Three theories of suds in the drain -
I think this problem persists, for many people.
Originally Posted by KULTULZ
My mom's machine is doing it right now.
The plumber couldn't fix it, but he put on the gray rubber collar,
which reduced the outflow by 80-90%, but it still needs to be wrapped with a towel.
I like KULTULZ's example, the almost-sealed fitting and the smooth black hose.
I bet Luann's paint roller works pretty well too.
But I just want people (including washer mfrs) to start thinking about how to prevent suds generation in the drain
instead of trying to seal it in, which isn't quite working in my case.
The machine usually doesn't make suds inside; it's carefully designed not to.
"Inside" would mean before the drain pump, assuming there is one.
The pump might well make suds in the drain hose when it over-runs and sucks air
and pushes bubbles thru the soapy water still standing in the ascending part of the drain hose.
I guess then a smaller diameter of drain-hose might help. (theory1)
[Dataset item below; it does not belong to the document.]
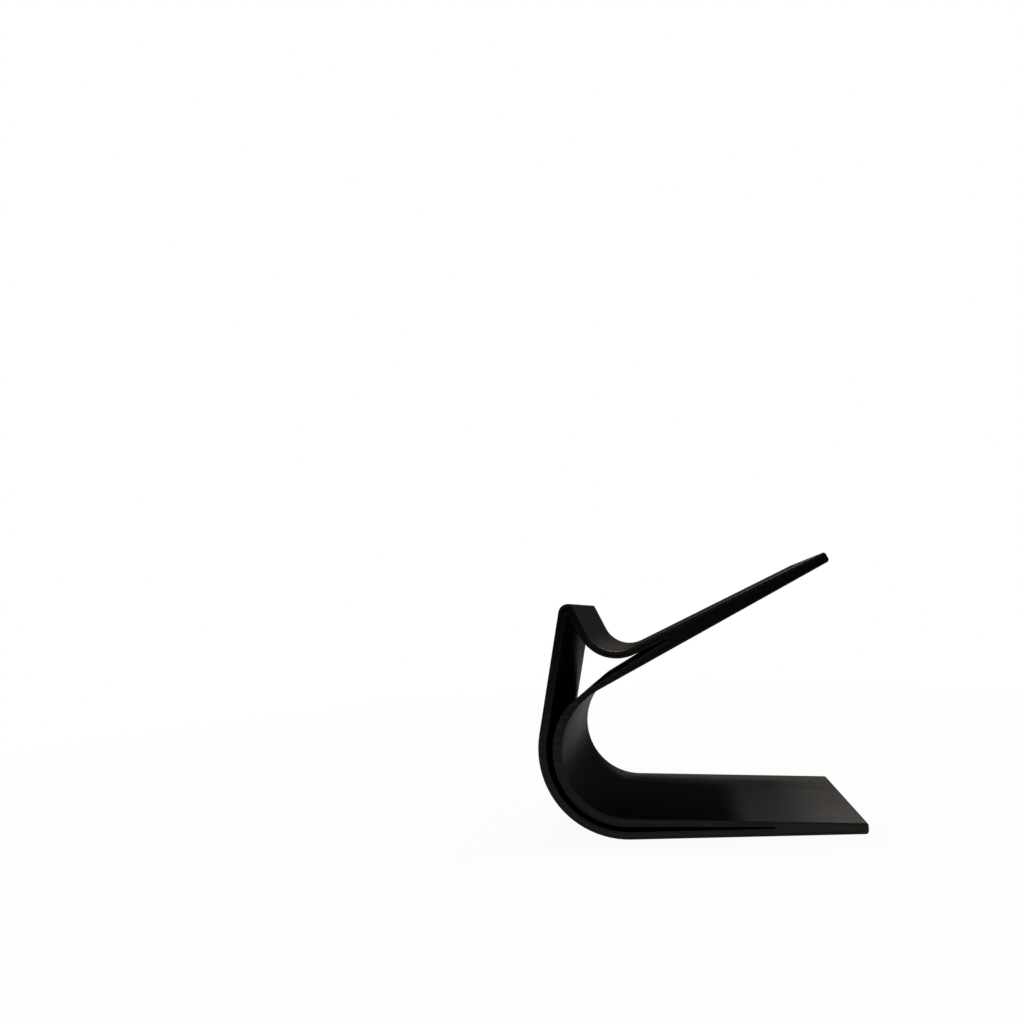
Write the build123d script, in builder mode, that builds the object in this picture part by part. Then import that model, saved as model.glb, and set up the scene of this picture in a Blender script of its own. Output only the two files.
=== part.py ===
from build123d import *
from math import acos, atan2, cos, degrees, radians, sin, tan
import os

# Game controller stand, printed in one piece.
# One ribbon profile, seen from the side, runs unchanged across the whole width:
# a foot, a heel bend, a front wall up to the apex, a hook, a round cradle, and a
# long arm that rises from the cradle.
# Inside the heel and the front wall a second, inner wall leaves a narrow slit,
# which opens into a three-cornered window under the cradle.
# X runs from the heel to the tip of the foot, Y across the width, Z up.
# The origin is on the ground, in the middle of the length and of the width.

# Overall sizes, in millimetres
width = 53.0
foot_reach = 71.3
front_rise = 43.8
arm_length = 80.0

# Outer ribbon: heel bend, front wall, apex and hook
wall = 2.4
heel_radius = 27.45
front_lean = 10.2
apex_width = 3.4
apex_front_radius = 2.9
apex_back_radius = 0.9
hook_lean = 26.2
hook_wall = 2.2
cradle_radius = 10.25

# Foot and arm, which both get thinner towards their tips
foot_tip_thickness = 3.4
foot_taper = 2.35
arm_tip_thickness = 3.2
arm_rise = 27.85
arm_taper = 2.7
tip_radius = 0.9

# Throat, the open space between the foot and the arm: how far its round end stays
# in from the heel's own radius, and the thickness left at the front
throat_inset = 6.95
throat_wall = 7.25

# Slit between the outer wall and the inner wall
inner_wall = 2.6
slit_at_front = 1.9
slit_at_foot = 1.4
slit_reach = 43.2
slit_end = 0.4

# Web, where the inner wall crosses over to the arm, and its notch at the cradle
web_thickness = 2.0
web_set_back = 1.8
shoulder_turn = 145.5
shoulder_radius = 6.0
notch_angle = 5.1
notch_end = 0.4
apex_inner_radius = 0.4

# Small bevel along every edge of the two side faces
edge_break = 0.25


def polar(distance, angle):
    """Step of a length in the direction of an angle in degrees."""
    return Vector(distance * cos(radians(angle)), distance * sin(radians(angle)))


def meet(start, angle, other, other_angle):
    """Point where the line through start at angle crosses the line through other."""
    way = polar(1, angle)
    other_way = polar(1, other_angle)
    return start + way * ((other - start).cross(other_way).Z / way.cross(other_way).Z)


def arc_centre(start, angle, other, other_angle, radius):
    """Centre of the arc that touches two lines and lies to the left of both."""
    side = start + polar(radius, angle + 90)
    other_side = other + polar(radius, other_angle + 90)
    return meet(side, angle, other_side, other_angle)


# Directions of the straight stretches, in degrees from +X
front_angle = 90 - front_lean
hook_angle = 90 + hook_lean
arm_top_angle = arm_rise - arm_taper

# Heel bend, its lowest point under its centre, and the front wall above it
apex_height = heel_radius + front_rise
heel_centre = Vector(0, heel_radius)
heel_low = Vector(0, 0)
front_start = heel_centre + polar(heel_radius, front_angle + 90)
apex_front = meet(front_start, front_angle, Vector(0, apex_height), 0)
apex_back = apex_front + Vector(apex_width, 0)

# Foot tip, and the throat's round end between the foot's top and the arm's underside
foot_tip_low = Vector(foot_reach, 0)
foot_tip_high = Vector(foot_reach, foot_tip_thickness)
throat_radius = heel_radius - throat_inset
throat_x = throat_wall + throat_radius - heel_radius
foot_top_there = foot_tip_thickness + (foot_reach - throat_x) * tan(radians(foot_taper))
throat_centre = Vector(throat_x, foot_top_there + throat_radius / cos(radians(foot_taper)))
throat_low = throat_centre + polar(throat_radius, -90 - foot_taper)
throat_high = throat_centre + polar(throat_radius, 90 + arm_rise)

# Arm tip and cradle
arm_tip_low = throat_high + polar(arm_length, arm_rise)
arm_tip_high = arm_tip_low + polar(arm_tip_thickness, arm_rise + 90)
cradle_centre = arc_centre(apex_back, hook_angle - 180, arm_tip_high, arm_top_angle, cradle_radius)
cradle_start = cradle_centre + polar(cradle_radius, hook_angle + 90)
cradle_end = cradle_centre + polar(cradle_radius, arm_top_angle - 90)
cradle_turn = 180 + arm_top_angle - hook_angle

# Hollow, outer side: a wall in from the heel, the front wall, the hook and the cradle
hollow_heel_radius = heel_radius - wall
hollow_low = heel_centre + polar(hollow_heel_radius, -90)
hollow_front = heel_centre + polar(hollow_heel_radius, front_angle + 90)
under_cradle_radius = cradle_radius + hook_wall
under_hook = cradle_centre + polar(under_cradle_radius, hook_angle + 90)
under_cradle = cradle_centre + polar(under_cradle_radius, arm_top_angle - 90)
hollow_apex = meet(hollow_front, front_angle, under_hook, hook_angle)

# Hollow, inner side: the web's top, its shoulder, and the slit's arc round the throat
web_angle = arm_top_angle + notch_angle
web_kink = throat_high + polar(web_thickness, arm_rise + 90) + polar(web_set_back, arm_rise + 180)
notch_tip = meet(web_kink, web_angle, under_cradle, arm_top_angle)
notch_low = notch_tip + polar(notch_end / tan(radians(notch_angle)), web_angle + 180)
notch_high = meet(notch_low, web_angle + 90, under_cradle, arm_top_angle)
slit_radius = throat_radius + inner_wall
slit_centre = Vector(
    wall + slit_at_front + slit_radius - heel_radius,
    wall + slit_at_foot + slit_radius,
)
shoulder = slit_centre + polar(slit_radius, shoulder_turn)
slit_tip_low = Vector(slit_reach, wall)
slit_tip_high = Vector(slit_reach, wall + slit_end)

# The slit's upper side runs from the tip's top corner to touch the arc under the throat
tip_way = slit_tip_high - slit_centre
tip_bearing = degrees(atan2(tip_way.Y, tip_way.X))
slit_low_bearing = tip_bearing - degrees(acos(slit_radius / tip_way.length))
slit_low = slit_centre + polar(slit_radius, slit_low_bearing)

# The origin sits under the middle of the whole length
length = heel_radius + foot_reach
profile_plane = Plane(
    origin=(heel_radius - length / 2, 0, 0), x_dir=(1, 0, 0), z_dir=(0, -1, 0)
)

with BuildPart() as stand:
    # Outline: foot, heel, front wall, apex, hook, cradle, arm and throat
    with BuildSketch(profile_plane) as profile:
        with BuildLine() as outline:
            Line(foot_tip_low, heel_low)
            CenterArc(heel_centre, heel_radius, 270, front_angle - 180)
            Line(front_start, apex_front)
            Line(apex_front, apex_back)
            Line(apex_back, cradle_start)
            CenterArc(cradle_centre, cradle_radius, hook_angle + 90, cradle_turn)
            Line(cradle_end, arm_tip_high)
            Line(arm_tip_high, arm_tip_low)
            Line(arm_tip_low, throat_high)
            CenterArc(throat_centre, throat_radius, 90 + arm_rise, 180 - arm_rise - foot_taper)
            Line(throat_low, foot_tip_high)
            Line(foot_tip_high, foot_tip_low)
        make_face()
        tips = profile.vertices().group_by(Axis.X)[-1]
        tips += profile.vertices().sort_by_distance(arm_tip_low)[:1]
        tips += profile.vertices().sort_by_distance(arm_tip_high)[:1]
        fillet(tips, radius=tip_radius)
        fillet(profile.vertices().sort_by_distance(apex_front)[0], radius=apex_front_radius)
        fillet(profile.vertices().sort_by_distance(apex_back)[0], radius=apex_back_radius)

        # Hollow: the slit in the foot and heel, the window, and the notch under the arm
        with BuildSketch(mode=Mode.PRIVATE) as hollow:
            with BuildLine() as hollow_outline:
                Line(slit_tip_low, hollow_low)
                CenterArc(heel_centre, hollow_heel_radius, 270, front_angle - 180)
                Line(hollow_front, hollow_apex)
                Line(hollow_apex, under_hook)
                CenterArc(cradle_centre, under_cradle_radius, hook_angle + 90, cradle_turn)
                Line(under_cradle, notch_high)
                Line(notch_high, notch_low)
                Line(notch_low, web_kink)
                Line(web_kink, shoulder)
                CenterArc(slit_centre, slit_radius, shoulder_turn, 360 + slit_low_bearing - shoulder_turn)
                Line(slit_low, slit_tip_high)
                Line(slit_tip_high, slit_tip_low)
            make_face()
            fillet(hollow.vertices().sort_by_distance(hollow_apex)[0], radius=apex_inner_radius)
            fillet(hollow.vertices().sort_by_distance(web_kink)[0], radius=shoulder_radius)
            fillet(hollow.vertices().sort_by_distance(shoulder)[0], radius=shoulder_radius)
        add(hollow.sketch, mode=Mode.SUBTRACT)
    extrude(amount=width / 2, both=True)

    # The two side faces meet every other face at a small bevel
    chamfer(stand.faces().filter_by(Axis.Y).edges(), length=edge_break)

stand.part.label = "controller_stand"

os.makedirs("parts", exist_ok=True)
export_step(stand.part, "parts/controller_stand.step")
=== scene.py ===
"""Looks of the controller stand: the printed ribbon, its black plastic, the studio and the camera."""

import logging
import math
from dataclasses import dataclass, field
from enum import Enum
from typing import Any, Sequence

import bpy
import numpy as np
from mathutils import Matrix
from mathutils.geometry import tessellate_polygon


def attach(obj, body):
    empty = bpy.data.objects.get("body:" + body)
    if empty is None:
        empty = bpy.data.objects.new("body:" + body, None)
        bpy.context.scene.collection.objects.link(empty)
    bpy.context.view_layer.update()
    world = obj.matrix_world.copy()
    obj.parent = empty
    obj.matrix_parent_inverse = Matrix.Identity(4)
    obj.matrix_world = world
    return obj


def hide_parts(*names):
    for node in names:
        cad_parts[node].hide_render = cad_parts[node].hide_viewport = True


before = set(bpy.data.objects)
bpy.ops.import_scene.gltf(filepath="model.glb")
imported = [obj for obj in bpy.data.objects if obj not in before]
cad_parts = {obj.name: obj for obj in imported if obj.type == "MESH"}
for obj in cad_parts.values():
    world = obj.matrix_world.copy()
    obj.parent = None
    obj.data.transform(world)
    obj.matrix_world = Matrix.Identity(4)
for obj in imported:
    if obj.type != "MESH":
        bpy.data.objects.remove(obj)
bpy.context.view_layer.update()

MM = 0.001
LOG = logging.getLogger("controller_stand")
NODE = "controller_stand"

# X, Y and Z, or red, green and blue
Triple = tuple[float, float, float]


def way(angle: float) -> np.ndarray:
    """Unit vector at an angle in degrees, counted from +X towards +Z."""
    return np.array([math.cos(math.radians(angle)), math.sin(math.radians(angle))])


def bearing(step: np.ndarray) -> float:
    """Angle of a plane step in degrees, counted from +X towards +Z."""
    return math.degrees(math.atan2(step[1], step[0]))


def cross(a: np.ndarray, b: np.ndarray) -> np.ndarray:
    """Signed area that two plane vectors span."""
    return a[..., 0] * b[..., 1] - a[..., 1] * b[..., 0]


def meet(start: np.ndarray, angle: float, other: np.ndarray, other_angle: float) -> np.ndarray:
    """Point where two lines cross.

    Args:
        start: A point of the first line.
        angle: Direction of the first line in degrees.
        other: A point of the second line.
        other_angle: Direction of the second line in degrees.

    Returns:
        The crossing, as a plane point.
    """
    ahead = way(angle)
    across = way(other_angle)
    return start + ahead * (cross(other - start, across) / cross(ahead, across))


@dataclass(frozen=True)
class Contour:
    """A sampled closed outline of the profile, in millimetres.

    Attributes:
        points: Plane points, one row each.
        normals: Unit normals that point out of the plastic.
    """

    points: np.ndarray
    normals: np.ndarray


@dataclass(frozen=True)
class Corner:
    """One corner of an outline, in millimetres.

    Attributes:
        point: The corner's place before rounding.
        radius: Radius that rounds it.
    """

    point: np.ndarray
    radius: float


@dataclass(frozen=True)
class RoundedLoop:
    """A closed polygon whose corners are rounded, each to its own radius.

    Attributes:
        corners: The corners in their order along the loop.
        fewest_parts: Smallest number of chords in a corner's arc.
    """

    corners: Sequence[Corner]
    fewest_parts: int = 4

    def sample(self, sag: float) -> Contour:
        """Samples the loop with its exact normals.

        A corner's arc is its centre plus the radius times the normal, while the normal turns
        evenly from that of the edge that comes in to that of the edge that goes out.

        Args:
            sag: Largest gap between an arc and its chord.

        Returns:
            The sampled outline.
        """
        points = np.array([corner.point for corner in self.corners])
        radii = np.array([corner.radius for corner in self.corners])
        ahead = np.roll(points, -1, axis=0) - points
        ahead = ahead / np.linalg.norm(ahead, axis=1, keepdims=True)
        back = np.roll(ahead, 1, axis=0)
        turns = np.arctan2(cross(back, ahead), (back * ahead).sum(axis=1))
        reach = radii * np.tan(np.abs(turns) / 2)
        begins = points - back * reach[:, None]
        first = np.stack([back[:, 1], -back[:, 0]], axis=1)
        bulge = np.sign(turns) * radii
        centres = begins - first * bulge[:, None]
        path = []
        normals = []
        for k, turn in enumerate(turns):
            parts = max(self.fewest_parts, math.ceil(abs(turn) / math.sqrt(8 * sag / radii[k])))
            angles = turn * np.linspace(0, 1, parts + 1)
            cosine, sine = np.cos(angles), np.sin(angles)
            arc = np.stack(
                [cosine * first[k, 0] - sine * first[k, 1], sine * first[k, 0] + cosine * first[k, 1]],
                axis=1,
            )
            path.append(centres[k] + bulge[k] * arc)
            normals.append(arc)
        return Contour(np.concatenate(path), np.concatenate(normals))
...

The black one shown in the KULTULZ photo is definitely smaller than the big white corrugated hose I've got now.
I'm wondering whether my corrugations make suds when the discharge is running fast. (theory2)
KULTULZ's black hose would be smooth inside.
I'm wondering if the exact angle of the hose end in the mouth of the drain standpipe matters - a flying
arc of water splashing into soapy water below might entrain lots of air, making excess suds. (theory3)
In K's photo the tip of that black hose, inside the standpipe, might be angled against the left wall by the springiness of its 180-degree bend.
I think that might help; the water stream would be hugging the pipe wall instead of plunging headlong into the soapy water below.
All these things can change without being noticed any time the machine is moved or serviced.
The fixes which would help most are different depending on which of these 3 theories is right.
It seems like a messed up design situation.